Florida’s 75 percent recycling goal could be beneficial to contracting companies too. Executive Director, Mike Taylor of the National Demolition Association said, “It is essential that policy makers understand that every demolition contractor maximizes the amount of material recycling on every job they work on. They do this because it is good public policy, good for the environment, good public relations for their companies but most importantly because they can make money at it.”
Taylor said, “The Demolition Industry generates approximately 115 million tons of demolition debris every year in the United States, recycling over 60 percent of the material. While many commodities in a structure can be recycled from a technical standpoint, there are really only three that have a market value, which includes all the metal, which goes to the scrap industry. The Demolition Association is the large source of feedstock of the scrap industry. Other things that have a lot of market value is much of the concrete, asphalt and aggregate material. This is important because over 100 million pieces of this material is recycled annually with the heavy highway and asphalt paving industries. Additionally, a growing percentage of the wood is increasing in market value mainly because there are numerous recycling opportunities for wood from particleboard to fuel supplements in wood-burning power plants. Most of other commodities do not have a market value that promotes recycling but research continues to develop these recycling technologies.”

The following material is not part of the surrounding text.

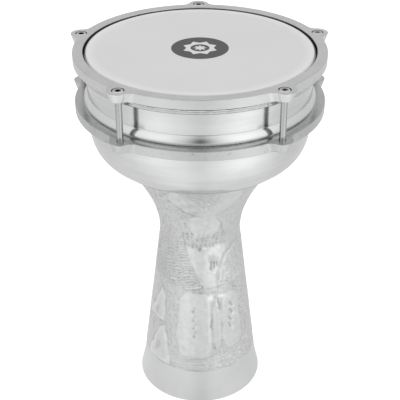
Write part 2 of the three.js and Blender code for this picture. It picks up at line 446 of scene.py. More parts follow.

Taylor said, “It is essential to understand that market development is key to any recycling effort. While the state of Florida may believe that mandating a set percentage of recycling will produce these required markets, this has not happened yet in other states. California and Massachusetts have established similar mandated recycling rates and have yet to reach their goals as markets for the commodities coming out of the industry’s wastestream remain stagnant as the economy continues to struggle.”